• [GOAL]:
Send back the entries below exactly as they appear.

• [RECORDS SHOWN]:
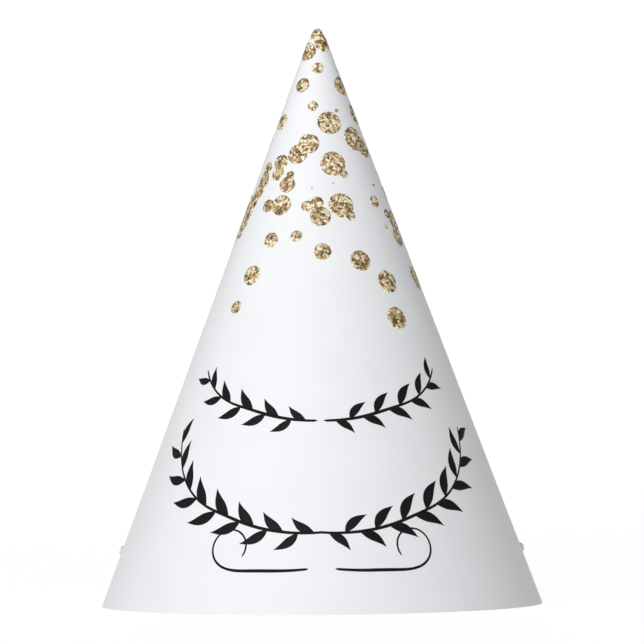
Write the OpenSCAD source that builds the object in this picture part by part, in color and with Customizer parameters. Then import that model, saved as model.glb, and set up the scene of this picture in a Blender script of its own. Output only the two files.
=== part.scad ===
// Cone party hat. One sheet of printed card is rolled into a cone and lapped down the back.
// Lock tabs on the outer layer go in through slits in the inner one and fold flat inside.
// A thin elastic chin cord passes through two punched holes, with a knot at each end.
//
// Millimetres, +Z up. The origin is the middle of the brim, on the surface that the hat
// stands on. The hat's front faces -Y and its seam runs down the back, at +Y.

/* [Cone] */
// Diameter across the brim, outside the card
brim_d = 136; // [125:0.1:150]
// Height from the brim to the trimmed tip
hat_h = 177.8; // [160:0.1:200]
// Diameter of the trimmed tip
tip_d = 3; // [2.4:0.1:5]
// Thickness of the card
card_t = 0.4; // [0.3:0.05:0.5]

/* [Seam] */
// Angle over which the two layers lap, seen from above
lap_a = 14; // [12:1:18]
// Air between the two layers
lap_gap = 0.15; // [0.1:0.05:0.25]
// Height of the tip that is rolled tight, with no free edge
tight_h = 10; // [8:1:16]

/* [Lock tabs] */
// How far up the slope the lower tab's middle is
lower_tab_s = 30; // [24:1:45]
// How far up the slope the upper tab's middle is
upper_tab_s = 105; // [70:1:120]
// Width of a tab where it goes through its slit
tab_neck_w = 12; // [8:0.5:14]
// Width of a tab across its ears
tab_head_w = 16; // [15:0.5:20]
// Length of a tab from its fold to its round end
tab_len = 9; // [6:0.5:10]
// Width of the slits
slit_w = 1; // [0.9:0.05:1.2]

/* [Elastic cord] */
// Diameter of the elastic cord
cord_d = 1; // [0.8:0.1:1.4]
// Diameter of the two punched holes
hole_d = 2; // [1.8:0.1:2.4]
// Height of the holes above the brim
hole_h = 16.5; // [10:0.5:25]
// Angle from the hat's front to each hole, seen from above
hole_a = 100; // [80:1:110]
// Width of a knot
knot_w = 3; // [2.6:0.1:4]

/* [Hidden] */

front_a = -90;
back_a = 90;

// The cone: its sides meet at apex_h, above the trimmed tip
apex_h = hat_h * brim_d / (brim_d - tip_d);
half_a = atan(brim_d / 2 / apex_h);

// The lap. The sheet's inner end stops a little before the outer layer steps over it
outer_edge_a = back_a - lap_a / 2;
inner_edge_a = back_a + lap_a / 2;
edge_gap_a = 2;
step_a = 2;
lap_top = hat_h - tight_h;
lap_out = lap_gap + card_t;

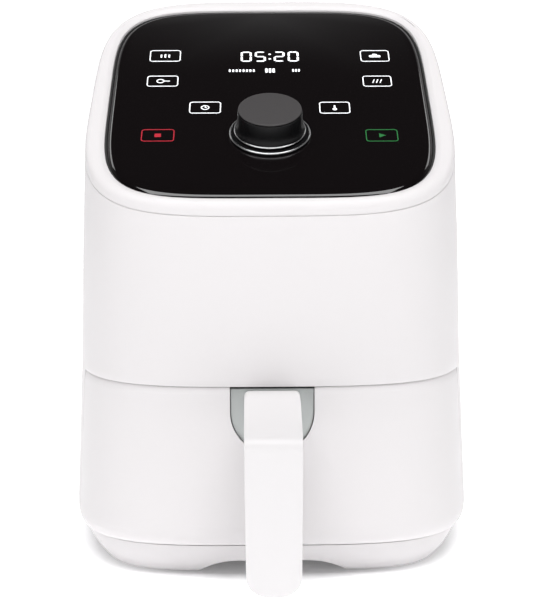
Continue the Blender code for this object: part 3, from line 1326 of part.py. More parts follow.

• [TASK ANSWER]:
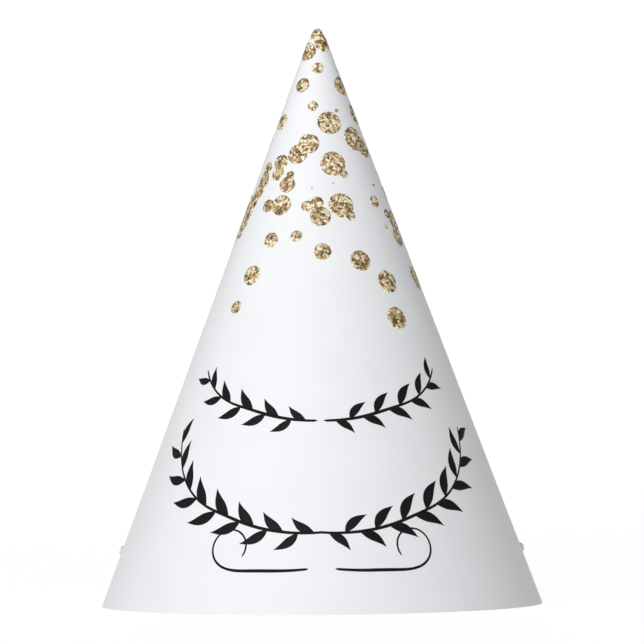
Write the OpenSCAD source that builds the object in this picture part by part, in color and with Customizer parameters. Then import that model, saved as model.glb, and set up the scene of this picture in a Blender script of its own. Output only the two files.
=== part.scad ===
// Cone party hat. One sheet of printed card is rolled into a cone and lapped down the back.
// Lock tabs on the outer layer go in through slits in the inner one and fold flat inside.
// A thin elastic chin cord passes through two punched holes, with a knot at each end.
//
// Millimetres, +Z up. The origin is the middle of the brim, on the surface that the hat
// stands on. The hat's front faces -Y and its seam runs down the back, at +Y.

/* [Cone] */
// Diameter across the brim, outside the card
brim_d = 136; // [125:0.1:150]
// Height from the brim to the trimmed tip
hat_h = 177.8; // [160:0.1:200]
// Diameter of the trimmed tip
tip_d = 3; // [2.4:0.1:5]
// Thickness of the card
card_t = 0.4; // [0.3:0.05:0.5]

/* [Seam] */
// Angle over which the two layers lap, seen from above
lap_a = 14; // [12:1:18]
// Air between the two layers
lap_gap = 0.15; // [0.1:0.05:0.25]
// Height of the tip that is rolled tight, with no free edge
tight_h = 10; // [8:1:16]

/* [Lock tabs] */
// How far up the slope the lower tab's middle is
lower_tab_s = 30; // [24:1:45]
// How far up the slope the upper tab's middle is
upper_tab_s = 105; // [70:1:120]
// Width of a tab where it goes through its slit
tab_neck_w = 12; // [8:0.5:14]
// Width of a tab across its ears
tab_head_w = 16; // [15:0.5:20]
// Length of a tab from its fold to its round end
tab_len = 9; // [6:0.5:10]
// Width of the slits
slit_w = 1; // [0.9:0.05:1.2]

/* [Elastic cord] */
// Diameter of the elastic cord
cord_d = 1; // [0.8:0.1:1.4]
// Diameter of the two punched holes
hole_d = 2; // [1.8:0.1:2.4]
// Height of the holes above the brim
hole_h = 16.5; // [10:0.5:25]
// Angle from the hat's front to each hole, seen from above
hole_a = 100; // [80:1:110]
// Width of a knot
knot_w = 3; // [2.6:0.1:4]

/* [Hidden] */

front_a = -90;
back_a = 90;

// The cone: its sides meet at apex_h, above the trimmed tip
apex_h = hat_h * brim_d / (brim_d - tip_d);
half_a = atan(brim_d / 2 / apex_h);

// The lap. The sheet's inner end stops a little before the outer layer steps over it
outer_edge_a = back_a - lap_a / 2;
inner_edge_a = back_a + lap_a / 2;
edge_gap_a = 2;
step_a = 2;
lap_top = hat_h - tight_h;
lap_out = lap_gap + card_t;

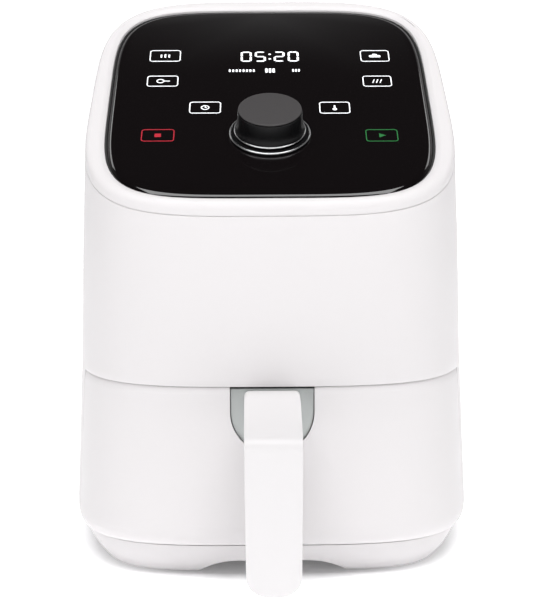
Continue the Blender code for this object: part 3, from line 1326 of part.py. More parts follow.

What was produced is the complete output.